Helix Community Schools president Preston Castille, who finished his high school education in St. Landry public schools, said two charter schools that will be located somewhere near Opelousas, have been authorized to begin as kindergarten-through-eighth-grade campuses.

He and officials associated with Helix Community Schools, appeared before an academic committee last week before making a final presentation on Thursday night.

Castille estimated that costs for each of the 70,000 square-foot schools will be about $26 million. Each of the schools will require at least 10 acres of property that has not been purchased.

During the committee meeting Castille said Helix officials have been considering several tracts to purchase and both schools will be located in Opelousas. Their campuses may not necessarily be contiguous.

Costs for construction will not involve any revenue from parish property taxes or the school district, he said. Funding will originate from private investment and grant funding.

Castille told the Board Thursday night that the St. Landry school project has already received a $1.7 million grant from the U.S. Department of Education

Following the vote, board members symbolically signed a construction-style hardhat that board vice-president Joyce Haynes presented to Castille.

Board member Raymond Cassimere, who visited the Helix aviation school Thursday in Baton Rouge, said he thinks the Helix charter schools will provide an impact for Opelousas-area public school students.

“I think what we are doing will bring about a great change in our school system and I am looking forward to that,” Cassimere said.

Castille said the Helix Schools management team recognized an opportunity for building the schools in March after 75 percent of parish property owners turned down a bond proposal that would have paid for new public schools in Opelousas and two other areas of St. Landry.

Residents have been leaving the Opelousas area and moving elsewhere, a demographic trend that Castille thinks the new schools will help reverse.
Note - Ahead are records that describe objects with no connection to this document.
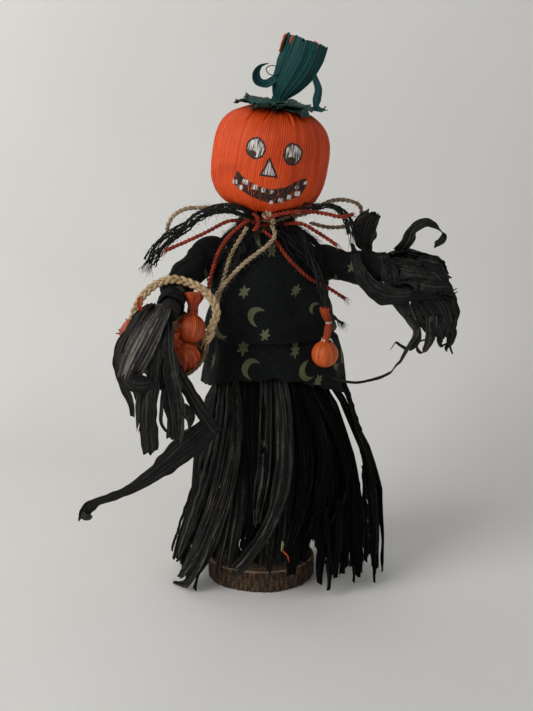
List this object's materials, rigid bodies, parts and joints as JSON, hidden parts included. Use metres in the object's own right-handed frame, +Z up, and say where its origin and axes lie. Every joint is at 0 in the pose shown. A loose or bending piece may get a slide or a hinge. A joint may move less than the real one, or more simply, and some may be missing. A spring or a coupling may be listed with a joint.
{
  "type": "scarecrow doll",
  "caption": "Corn-husk scarecrow doll with a pumpkin head, dark cloth tunic, husk-strip skirt, yarn ties and a small husk basket on one arm, standing on a log slice.",
  "frame": {"origin": "centre of the underside of the log slice, where the doll rests", "axes": "+Z up along the dowel, -Y out of the face, +X to the right as a viewer in front sees it"},
  "size_m": [0.2177, 0.109, 0.3398],
  "materials": {
    "wood": "matte",
    "bark": "matte",
    "dowel": "satin",
    "padding": "matte",
    "orange_husk": "satin",
    "teal_husk": "satin",
    "lining_husk": "satin",
    "black_husk": "satin",
    "black_cloth": "matte",
    "black_yarn": "matte",
    "jute": "matte",
    "orange_yarn": "matte",
    "braid": "satin",
    "bowl_husk": "matte",
    "wire": "satin"
  },
  "bodies": {
    "doll": {"base_wood": "wood", "base_bark": "bark", "centre_post": "dowel", "body_core": "padding", "head_core": "padding", "shoulder_wire": "wire", "head_husk": "orange_husk", "leaf_crown": "teal_husk", "stem_husk": "teal_husk", "stem_curl_left": "teal_husk", "stem_curl_right": "teal_husk", "stem_lining": "lining_husk", "skirt_strip_1": "black_husk", "skirt_strip_2": "black_husk", "skirt_strip_3": "black_husk", "skirt_strip_4": "black_husk", "skirt_strip_5": "black_husk", "skirt_strip_6": "black_husk", "skirt_strip_7": "black_husk", "skirt_strip_8": "black_husk", "skirt_strip_9": "black_husk", "skirt_strip_10": "black_husk", "tunic": "black_cloth", "neck_binding": "black_yarn", "black_bundle_left": "black_yarn", "black_bundle_right": "black_yarn", "black_hanging": "black_yarn", "neck_tie_jute": "jute", "waist_tie": "jute", "jute_tail_short": "jute", "jute_tail_long": "jute", "jute_loop_left": "jute", "jute_loop_right": "jute", "neck_tie_orange": "orange_yarn", "orange_tail_left": "orange_yarn", "orange_strand_left": "orange_yarn", "orange_tail_right": "orange_yarn", "orange_loop_right": "orange_yarn", "orange_strand_right": "orange_yarn"},
    "arm_left": {"sleeve_left": "black_cloth", "arm_roll_left": "padding", "arm_wire_left": "wire", "hand_left_outer": "black_husk", "hand_left_inner": "black_husk", "hand_left_tail": "black_husk"},
    "arm_right": {"sleeve_right": "black_cloth", "arm_roll_right": "padding", "arm_wire_right": "wire", "hand_right_upper": "black_husk", "hand_right_lower": "black_husk", "hand_right_tendril": "black_husk", "sleeve_wrap_right": "black_husk", "tuft_right": "black_husk"},
    "basket": {"basket_bowl": "bowl_husk", "basket_handle": "braid", "pumpkin_1": "orange_husk", "pumpkin_2": "orange_husk", "pumpkin_3": "orange_husk"},
    "pendant_link": {"pendant_wrap": "orange_husk"},
    "pendant_ball_body": {"pendant_ball": "orange_husk"}
  },
  "joints": [
    {"name": "shoulder_left", "type": "hinge", "parent": "doll", "child": "arm_left", "pos_m": [-0.0295, 0, 0.212], "axis": [0, 1, 0], "range_deg": [-6, 20]},
    {"name": "shoulder_right", "type": "hinge", "parent": "doll", "child": "arm_right", "pos_m": [0.0385, 0, 0.207], "axis": [0, -1, 0], "range_deg": [-12, 20]},
    {"name": "basket_swing", "type": "hinge", "parent": "arm_left", "child": "basket", "pos_m": [-0.05, -0.038, 0.193], "axis": [0, 1, 0], "range_deg": [-12, 12]},
    {"name": "pendant_swing", "type": "hinge", "parent": "doll", "child": "pendant_link", "pos_m": [0.038, -0.0315, 0.1884], "axis": [0, -1, 0], "range_deg": [-8, 25]},
    {"name": "pendant_nod", "type": "hinge", "parent": "pendant_link", "child": "pendant_ball_body", "pos_m": [0.038, -0.0315, 0.17845], "axis": [-1, 0, 0], "range_deg": [0, 25]}
  ]
}
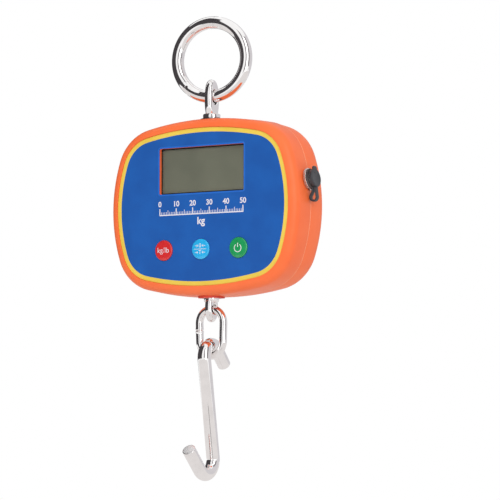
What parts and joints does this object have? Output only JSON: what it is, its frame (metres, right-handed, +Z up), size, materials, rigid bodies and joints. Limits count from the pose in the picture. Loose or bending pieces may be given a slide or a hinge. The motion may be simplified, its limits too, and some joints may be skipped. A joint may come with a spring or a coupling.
{
  "type": "digital fish scale",
  "caption": "Hanging digital scale: a gated ring and eye bolts carry a load cell in a rounded two-part housing with a display and keys, over a link and a hook.",
  "frame": {"origin": "the hang point at the inside top of the ring", "axes": "+Z up along the suspension line, the face with its display looks along -Y, +X is to the right of somebody who reads the display"},
  "size_m": [0.1608, 0.0615, 0.3244],
  "materials": {
    "polished_steel": "polished bright plating",
    "plated_steel": "bright nickel plating",
    "spring_steel": "plain drawn wire",
    "cell_aluminium": "milled",
    "gauge_film": "polyimide film",
    "orange_shell": "fine matt moulded grain",
    "black_rubber": "soft matt",
    "overlay_film": "printed satin film, blue with a yellow border",
    "clear_window": "clear",
    "display_glass": "olive grey display, off",
    "black_plastic": "moulded",
    "circuit_board": "solder mask",
    "red_key": "glossy",
    "blue_key": "glossy",
    "green_key": "glossy",
    "battery_wrap": "shrink sleeve",
    "white_lead": "PVC",
    "red_lead": "PVC"
  },
  "bodies": {
    "hanger": {"ring_body": "polished_steel", "gate_pin": "polished_steel", "gate_spring": "spring_steel"},
    "gate": {"ring_gate": "polished_steel"},
    "scale": {"top_eye_bolt": "polished_steel", "top_lock_nut": "plated_steel", "load_cell": "cell_aluminium", "strain_gauges": "gauge_film", "bottom_eye_bolt": "polished_steel", "bottom_lock_nut": "plated_steel", "cell_bracket": "plated_steel", "bracket_screws": "plated_steel", "front_shell": "orange_shell", "rear_shell": "orange_shell", "seam_gasket": "black_rubber", "shell_screws": "plated_steel", "top_collar": "black_rubber", "bottom_collar": "orange_shell", "face_overlay": "overlay_film", "display_window": "clear_window", "display_panel": "display_glass", "display_frame": "black_plastic", "main_board": "circuit_board", "board_chips": "black_plastic", "buzzer": "black_plastic", "board_screws": "plated_steel", "key_switches": "plated_steel", "battery": "battery_wrap", "battery_holder": "black_plastic", "battery_springs": "spring_steel", "charging_inlet": "plated_steel", "inlet_nut": "plated_steel", "cap_washer": "black_rubber", "cap_strap": "black_rubber", "cell_lead": "white_lead", "battery_lead": "red_lead", "inlet_lead": "red_lead"},
    "unit_key": {"unit_key": "red_key"},
    "zero_key": {"zero_key": "blue_key"},
    "power_key": {"power_key": "green_key"},
    "cap": {"dust_cap": "black_rubber"},
    "link": {"chain_link": "polished_steel"},
    "hook": {"load_hook": "polished_steel"}
  },
  "joints": [
    {"name": "gate_swing", "type": "hinge", "parent": "hanger", "child": "gate", "pos_m": [-0.01769, -0.00249, -0.04106], "axis": [0.1392, -0.9903, 0], "range_deg": [0, 45], "stiffness_Nm_per_rad": 0.02, "springref_deg": -20.05},
    {"name": "scale_swing", "type": "hinge", "parent": "hanger", "child": "scale", "pos_m": [0, 0, -0.0481], "axis": [0.9903, 0.1392, 0], "range_deg": [-60, 60]},
    {"name": "unit_key_press", "type": "slide", "parent": "scale", "child": "unit_key", "axis": [0, 1, 0], "range_m": [0, 0.0006], "stiffness_N_per_m": 500, "springref_m": -0.0004},
    {"name": "zero_key_press", "type": "slide", "parent": "scale", "child": "zero_key", "axis": [0, 1, 0], "range_m": [0, 0.0006], "stiffness_N_per_m": 500, "springref_m": -0.0004},
    {"name": "power_key_press", "type": "slide", "parent": "scale", "child": "power_key", "axis": [0, 1, 0], "range_m": [0, 0.0006], "stiffness_N_per_m": 500, "springref_m": -0.0004},
    {"name": "cap_swing", "type": "hinge", "parent": "scale", "child": "cap", "pos_m": [0.0818, 0.0026, -0.1221], "axis": [0, 1, 0], "range_deg": [0, 120], "deforming": ["cap_strap"]},
    {"name": "link_swing", "type": "hinge", "parent": "scale", "child": "link", "pos_m": [0, 0, -0.1971], "axis": [1, 0, 0], "range_deg": [-45, 45]},
    {"name": "hook_swing", "type": "hinge", "parent": "link", "child": "hook", "pos_m": [0, 0, -0.2295], "axis": [1, 0, 0], "range_deg": [-50, 50]}
  ]
}
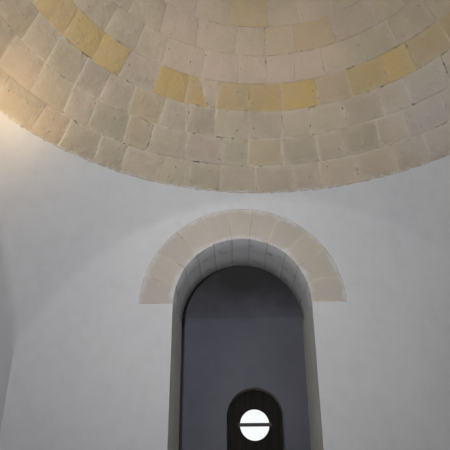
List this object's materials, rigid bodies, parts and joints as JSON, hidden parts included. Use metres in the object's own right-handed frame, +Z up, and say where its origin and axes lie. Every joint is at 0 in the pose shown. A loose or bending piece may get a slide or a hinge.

“I spoke with (Opelousas Mayor Julius Alsandor) the other day and he told me that Opelousas has lost 25 to 30 percent of its population. We’re saying to those who left and found what they thought were greener pastures, that we want them to come back,” he said.

The charter schools will operate, Castille said, as Type 1 charters, which means that routine oversight for their operation will be performed by the St. Landry Parish school district.

Tony Daspit, a UL-Lafayette education professor hired by the district to evaluate the Helix Schools applications, recommended that the charter schools begin as kindergarten through fifth-grade campuses.

Daspit, who acknowledged in his written evaluation that the Helix models were innovative, did not make a presentation on Thursday night, although he attended the meeting.

According to the charter school company, the schools should take about 15 months construction time.